Beyond Compliance: Seizing the Strategic Advantage in AI Governance

While this development introduces new compliance burdens, it also presents a strategic opportunity. Organizations that move quickly to align their AI governance with the updated NIST framework can build significant competitive advantages. Demonstrating robust, proactive AI risk management can become a key differentiator in winning client trust, attracting top talent, and potentially securing more favorable terms on cyber insurance policies.

For legal tech professionals, this shift signals a burgeoning market for new tools and services. Solutions designed to automate the documentation, monitoring, and auditing of AI systems against these newly integrated standards will be in high demand.

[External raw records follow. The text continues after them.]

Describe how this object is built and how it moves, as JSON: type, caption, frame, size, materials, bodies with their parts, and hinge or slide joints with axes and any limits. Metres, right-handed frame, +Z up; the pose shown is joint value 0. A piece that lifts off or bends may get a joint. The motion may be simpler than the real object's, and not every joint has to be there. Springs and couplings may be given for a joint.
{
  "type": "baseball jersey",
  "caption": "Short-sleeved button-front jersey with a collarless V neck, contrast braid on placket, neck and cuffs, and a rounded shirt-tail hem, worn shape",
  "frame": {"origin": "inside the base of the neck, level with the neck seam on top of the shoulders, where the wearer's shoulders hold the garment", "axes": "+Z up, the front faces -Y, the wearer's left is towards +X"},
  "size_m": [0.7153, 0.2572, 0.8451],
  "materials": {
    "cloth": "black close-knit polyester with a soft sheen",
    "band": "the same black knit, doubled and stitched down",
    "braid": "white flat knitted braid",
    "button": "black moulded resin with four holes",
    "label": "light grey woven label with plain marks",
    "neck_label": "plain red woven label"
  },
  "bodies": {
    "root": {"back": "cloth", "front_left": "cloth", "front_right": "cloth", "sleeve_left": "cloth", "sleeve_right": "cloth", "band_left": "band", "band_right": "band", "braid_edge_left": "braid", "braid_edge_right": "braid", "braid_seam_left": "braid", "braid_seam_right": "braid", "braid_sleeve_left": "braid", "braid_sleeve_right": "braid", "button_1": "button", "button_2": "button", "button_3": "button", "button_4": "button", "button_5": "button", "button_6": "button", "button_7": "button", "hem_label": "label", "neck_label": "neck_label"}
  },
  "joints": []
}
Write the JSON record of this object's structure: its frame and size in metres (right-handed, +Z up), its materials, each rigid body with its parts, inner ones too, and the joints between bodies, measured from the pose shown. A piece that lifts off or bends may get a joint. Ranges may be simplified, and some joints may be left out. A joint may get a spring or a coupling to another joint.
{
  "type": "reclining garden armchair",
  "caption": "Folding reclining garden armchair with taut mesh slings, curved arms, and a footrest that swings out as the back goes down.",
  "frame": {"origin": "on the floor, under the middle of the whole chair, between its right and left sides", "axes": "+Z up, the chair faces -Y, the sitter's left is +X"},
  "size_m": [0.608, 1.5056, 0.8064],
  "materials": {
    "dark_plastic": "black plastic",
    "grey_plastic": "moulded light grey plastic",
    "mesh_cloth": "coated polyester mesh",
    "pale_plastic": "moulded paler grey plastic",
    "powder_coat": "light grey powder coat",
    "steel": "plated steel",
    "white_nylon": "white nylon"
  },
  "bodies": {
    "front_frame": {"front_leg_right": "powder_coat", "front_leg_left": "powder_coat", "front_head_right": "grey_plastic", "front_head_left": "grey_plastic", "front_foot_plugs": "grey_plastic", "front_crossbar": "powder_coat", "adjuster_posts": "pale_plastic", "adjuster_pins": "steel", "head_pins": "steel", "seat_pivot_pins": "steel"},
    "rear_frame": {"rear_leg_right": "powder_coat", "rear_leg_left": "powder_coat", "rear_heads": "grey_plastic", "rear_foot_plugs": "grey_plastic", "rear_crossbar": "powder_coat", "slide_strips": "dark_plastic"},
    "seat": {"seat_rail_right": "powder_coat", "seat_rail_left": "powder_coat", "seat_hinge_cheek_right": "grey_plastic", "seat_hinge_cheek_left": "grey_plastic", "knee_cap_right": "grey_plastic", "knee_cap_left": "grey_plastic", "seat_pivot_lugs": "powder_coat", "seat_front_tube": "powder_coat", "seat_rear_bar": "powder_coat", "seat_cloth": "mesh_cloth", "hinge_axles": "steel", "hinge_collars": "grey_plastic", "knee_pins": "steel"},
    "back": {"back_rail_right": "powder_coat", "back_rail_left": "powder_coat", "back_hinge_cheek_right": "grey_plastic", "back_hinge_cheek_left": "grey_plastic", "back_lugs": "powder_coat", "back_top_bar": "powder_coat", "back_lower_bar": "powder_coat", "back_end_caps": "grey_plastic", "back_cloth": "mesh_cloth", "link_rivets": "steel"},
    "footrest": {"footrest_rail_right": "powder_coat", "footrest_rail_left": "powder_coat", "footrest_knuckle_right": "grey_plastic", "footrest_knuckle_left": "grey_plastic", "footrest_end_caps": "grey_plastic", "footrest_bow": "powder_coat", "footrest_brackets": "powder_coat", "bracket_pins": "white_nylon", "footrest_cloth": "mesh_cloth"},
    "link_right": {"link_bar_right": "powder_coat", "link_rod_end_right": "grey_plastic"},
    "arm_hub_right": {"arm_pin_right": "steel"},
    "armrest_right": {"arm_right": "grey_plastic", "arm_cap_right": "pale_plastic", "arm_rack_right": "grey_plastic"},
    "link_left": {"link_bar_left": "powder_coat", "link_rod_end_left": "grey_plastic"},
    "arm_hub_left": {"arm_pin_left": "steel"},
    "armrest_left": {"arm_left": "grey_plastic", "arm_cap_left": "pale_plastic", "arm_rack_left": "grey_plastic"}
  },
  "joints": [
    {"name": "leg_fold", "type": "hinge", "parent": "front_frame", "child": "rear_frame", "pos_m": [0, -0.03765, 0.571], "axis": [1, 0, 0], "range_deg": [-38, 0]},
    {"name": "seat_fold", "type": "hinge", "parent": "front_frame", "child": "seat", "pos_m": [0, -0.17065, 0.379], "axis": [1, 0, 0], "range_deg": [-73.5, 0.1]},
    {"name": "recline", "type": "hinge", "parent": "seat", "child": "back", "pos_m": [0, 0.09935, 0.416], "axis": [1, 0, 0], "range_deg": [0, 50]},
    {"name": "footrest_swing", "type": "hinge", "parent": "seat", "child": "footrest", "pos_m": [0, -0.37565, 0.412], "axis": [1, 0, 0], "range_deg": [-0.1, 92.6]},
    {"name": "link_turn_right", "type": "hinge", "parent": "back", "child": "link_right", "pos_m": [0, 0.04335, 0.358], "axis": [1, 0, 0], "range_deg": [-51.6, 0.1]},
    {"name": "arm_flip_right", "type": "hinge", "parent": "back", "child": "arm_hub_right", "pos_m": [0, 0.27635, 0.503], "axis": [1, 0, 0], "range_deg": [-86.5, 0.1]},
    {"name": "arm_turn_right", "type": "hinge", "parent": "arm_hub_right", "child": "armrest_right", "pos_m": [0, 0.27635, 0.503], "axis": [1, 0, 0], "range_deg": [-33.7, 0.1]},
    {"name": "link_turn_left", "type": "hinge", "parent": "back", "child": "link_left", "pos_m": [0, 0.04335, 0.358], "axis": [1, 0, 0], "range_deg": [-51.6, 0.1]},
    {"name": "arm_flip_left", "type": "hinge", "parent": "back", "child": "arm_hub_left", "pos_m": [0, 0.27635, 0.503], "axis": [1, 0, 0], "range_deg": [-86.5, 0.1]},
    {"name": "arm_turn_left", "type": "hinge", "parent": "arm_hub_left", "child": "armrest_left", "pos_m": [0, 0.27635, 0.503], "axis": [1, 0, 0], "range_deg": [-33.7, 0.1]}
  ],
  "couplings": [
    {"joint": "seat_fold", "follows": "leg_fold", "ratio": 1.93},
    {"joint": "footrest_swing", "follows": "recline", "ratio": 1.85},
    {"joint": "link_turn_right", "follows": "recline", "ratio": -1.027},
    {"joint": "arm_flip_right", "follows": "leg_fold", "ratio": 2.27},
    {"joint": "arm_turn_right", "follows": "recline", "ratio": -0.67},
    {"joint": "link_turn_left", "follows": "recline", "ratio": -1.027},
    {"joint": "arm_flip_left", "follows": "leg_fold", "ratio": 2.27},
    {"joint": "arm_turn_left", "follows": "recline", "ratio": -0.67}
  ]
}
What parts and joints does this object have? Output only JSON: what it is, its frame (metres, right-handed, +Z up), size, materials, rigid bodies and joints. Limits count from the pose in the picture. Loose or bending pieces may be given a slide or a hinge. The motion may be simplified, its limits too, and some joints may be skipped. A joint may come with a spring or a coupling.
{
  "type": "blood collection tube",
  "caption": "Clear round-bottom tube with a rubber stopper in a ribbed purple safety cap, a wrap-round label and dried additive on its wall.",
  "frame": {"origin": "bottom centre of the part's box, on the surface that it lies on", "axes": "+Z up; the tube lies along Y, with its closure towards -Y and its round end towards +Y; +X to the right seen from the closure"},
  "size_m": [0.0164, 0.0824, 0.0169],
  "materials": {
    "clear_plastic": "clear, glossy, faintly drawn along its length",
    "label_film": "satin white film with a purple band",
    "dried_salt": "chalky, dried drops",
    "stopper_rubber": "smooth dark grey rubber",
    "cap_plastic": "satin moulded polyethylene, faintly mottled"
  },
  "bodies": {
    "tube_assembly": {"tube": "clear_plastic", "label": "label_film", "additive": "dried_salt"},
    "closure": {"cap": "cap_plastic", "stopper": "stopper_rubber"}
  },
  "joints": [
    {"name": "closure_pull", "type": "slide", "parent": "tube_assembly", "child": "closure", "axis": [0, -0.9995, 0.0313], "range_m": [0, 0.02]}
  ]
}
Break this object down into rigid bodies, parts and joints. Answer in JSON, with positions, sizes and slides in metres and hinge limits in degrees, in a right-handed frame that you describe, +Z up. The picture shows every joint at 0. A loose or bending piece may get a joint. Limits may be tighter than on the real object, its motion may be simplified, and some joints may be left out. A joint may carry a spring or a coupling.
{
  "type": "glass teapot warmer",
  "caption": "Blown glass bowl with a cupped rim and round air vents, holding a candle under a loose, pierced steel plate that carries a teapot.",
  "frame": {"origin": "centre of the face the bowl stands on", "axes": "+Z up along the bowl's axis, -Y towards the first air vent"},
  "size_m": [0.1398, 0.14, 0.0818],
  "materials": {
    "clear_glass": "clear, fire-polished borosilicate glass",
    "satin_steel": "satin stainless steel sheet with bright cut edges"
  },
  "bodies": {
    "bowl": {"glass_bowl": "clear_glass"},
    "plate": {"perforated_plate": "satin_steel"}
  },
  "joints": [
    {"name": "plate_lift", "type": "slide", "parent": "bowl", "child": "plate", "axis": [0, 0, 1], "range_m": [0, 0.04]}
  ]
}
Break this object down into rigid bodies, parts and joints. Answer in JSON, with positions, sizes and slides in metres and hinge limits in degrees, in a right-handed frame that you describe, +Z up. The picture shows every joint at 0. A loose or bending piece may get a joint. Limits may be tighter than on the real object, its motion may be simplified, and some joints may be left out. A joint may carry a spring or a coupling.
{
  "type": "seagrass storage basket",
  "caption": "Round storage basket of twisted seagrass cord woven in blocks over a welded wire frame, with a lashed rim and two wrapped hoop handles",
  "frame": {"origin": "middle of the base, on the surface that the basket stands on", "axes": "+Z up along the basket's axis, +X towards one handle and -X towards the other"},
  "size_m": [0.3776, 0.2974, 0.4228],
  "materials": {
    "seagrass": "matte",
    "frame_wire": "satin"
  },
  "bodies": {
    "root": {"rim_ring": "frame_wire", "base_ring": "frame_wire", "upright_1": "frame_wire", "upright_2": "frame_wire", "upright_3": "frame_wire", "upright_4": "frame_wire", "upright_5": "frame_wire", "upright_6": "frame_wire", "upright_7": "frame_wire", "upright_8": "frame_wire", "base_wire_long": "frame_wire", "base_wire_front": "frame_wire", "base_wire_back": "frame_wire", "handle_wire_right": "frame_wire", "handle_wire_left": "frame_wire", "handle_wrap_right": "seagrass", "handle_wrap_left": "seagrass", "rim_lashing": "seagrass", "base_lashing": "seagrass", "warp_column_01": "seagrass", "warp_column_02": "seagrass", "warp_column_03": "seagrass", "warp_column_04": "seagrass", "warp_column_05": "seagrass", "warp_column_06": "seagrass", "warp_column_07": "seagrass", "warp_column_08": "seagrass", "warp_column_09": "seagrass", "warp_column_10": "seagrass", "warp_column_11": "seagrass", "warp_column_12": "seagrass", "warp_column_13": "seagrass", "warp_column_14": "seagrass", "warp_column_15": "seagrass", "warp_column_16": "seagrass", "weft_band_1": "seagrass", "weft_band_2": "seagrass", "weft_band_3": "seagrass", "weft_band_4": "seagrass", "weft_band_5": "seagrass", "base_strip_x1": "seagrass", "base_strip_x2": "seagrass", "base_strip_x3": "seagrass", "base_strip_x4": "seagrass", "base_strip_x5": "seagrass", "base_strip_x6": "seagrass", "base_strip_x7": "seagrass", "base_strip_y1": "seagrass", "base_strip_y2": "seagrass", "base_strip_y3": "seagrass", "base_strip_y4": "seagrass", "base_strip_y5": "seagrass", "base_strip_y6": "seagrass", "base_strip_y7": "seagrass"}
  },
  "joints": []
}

Firms that can offer clear, actionable guidance on navigating this new regulatory reality will be positioned as invaluable partners to their clients.

A Forward-Looking Takeaway: The Era of Accountability Is Here

NIST’s decision to weave AI risks into the fabric of its foundational Cybersecurity Framework is a legal and compliance event masquerading as a technical one. The ‘innovate first, ask for forgiveness later’ approach to AI adoption is now officially obsolete. Legal and compliance leaders must treat this as a watershed moment and act decisively to elevate their governance practices.

Looking ahead, expect to see NIST’s integrated framework cited in regulatory enforcement actions, become a focal point in AI-related litigation, and serve as the de facto legal benchmark for what constitutes “reasonable” AI security. The standard has been set; the time to meet it is now.